I can reproduce the problem with the following docker-compose file and shell script. I am executing the vernemq ping command manually, which is also used for the docker health checks. I guess the problem is easier to reproduce if there is more state (like retained messages) to sync:

version: "2.4"
services:
  vmq0:
    image: vernemq/vernemq:1.10.4.1-alpine
    environment:
      DOCKER_VERNEMQ_ACCEPT_EULA: "yes"
  vmq1:
    image: vernemq/vernemq:1.10.4.1-alpine
    depends_on:
      - vmq0
    environment:
      DOCKER_VERNEMQ_ACCEPT_EULA: "yes"
      DOCKER_VERNEMQ_DISCOVERY_NODE: vmq0
      DOCKER_VERNEMQ_COMPOSE: 1
  vmq2:
    image: vernemq/vernemq:1.10.4.1-alpine
    scale: 0
    environment:
      DOCKER_VERNEMQ_ACCEPT_EULA: "yes"
      DOCKER_VERNEMQ_DISCOVERY_NODE: vmq1
      DOCKER_VERNEMQ_COMPOSE: 1

#!/bin/bash -e

docker-compose up -d

echo "Waiting for vmq0"
until docker-compose exec -T vmq0 vernemq ping; do
  sleep 1
done

echo "Waiting for vmq1"
until docker-compose exec -T vmq1 vernemq ping; do
  sleep 1
done

set -x

docker-compose exec -T vmq0 vmq-admin api-key create

docker-compose exec -T vmq0 vmq-admin api-key show

docker-compose exec -T vmq1 vmq-admin api-key show

docker-compose up -d --scale vmq0=0

docker-compose up -d --scale vmq2=1 --scale vmq0=0

set +x

echo "Waiting for vmq2"
# We need too wait a little before we can use the vernemq ping command?!
sleep 2
until docker-compose exec -T vmq2 vernemq ping; do
  sleep 1
done

docker-compose up -d --scale vmq0=0 --scale vmq1=0 --scale vmq2=1

echo "The following command will not print the api-key anymore:"

set -x

docker-compose exec -T vmq2 vmq-admin api-key show

PSanetra avatar Oct 20 '20 08:10 PSanetra

@PSanetra thanks, stuff to think about!

I just opened this https://github.com/vernemq/docker-vernemq/issues/254 a couple minutes ago, pondering whether we should not make stopped nodes leave in the bin script.

The ping command pretty much only checks whether the VerneMQ node is reachable. No conclusions about the synced state.

But yeah, this is obviously an issue. It has to be resolved at the "giving" node, by delaying the termination of that node. From the top of my head, I'm unclear about the extent of logic that needs to be added to Verne itself for that. Maybe not much.

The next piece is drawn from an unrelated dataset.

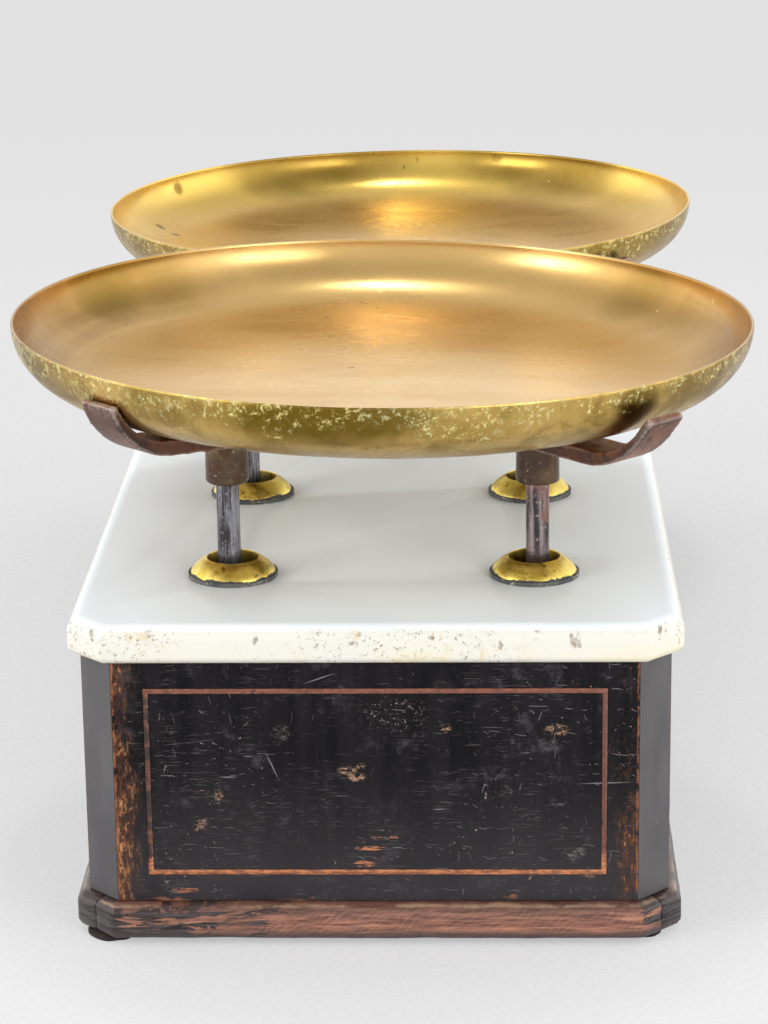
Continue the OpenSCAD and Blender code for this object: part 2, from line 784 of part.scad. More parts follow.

From Kubernetes side I've seen the wildest stuff, like spawning intermittent state draining pods etc (I mean in general, not for Verne).

EDIT: There's also an interesting point here: how do we determine fully replicated state. Verne nodes are constantly replicating with an anti-entropy protocol. This is different than say RabbitMQ that, in a similar reboot case, chooses a disk based node and copies that state. Checking how Rabbit does resolve similar issues might still be a good idea here.

ioolkos avatar Oct 20 '20 08:10 ioolkos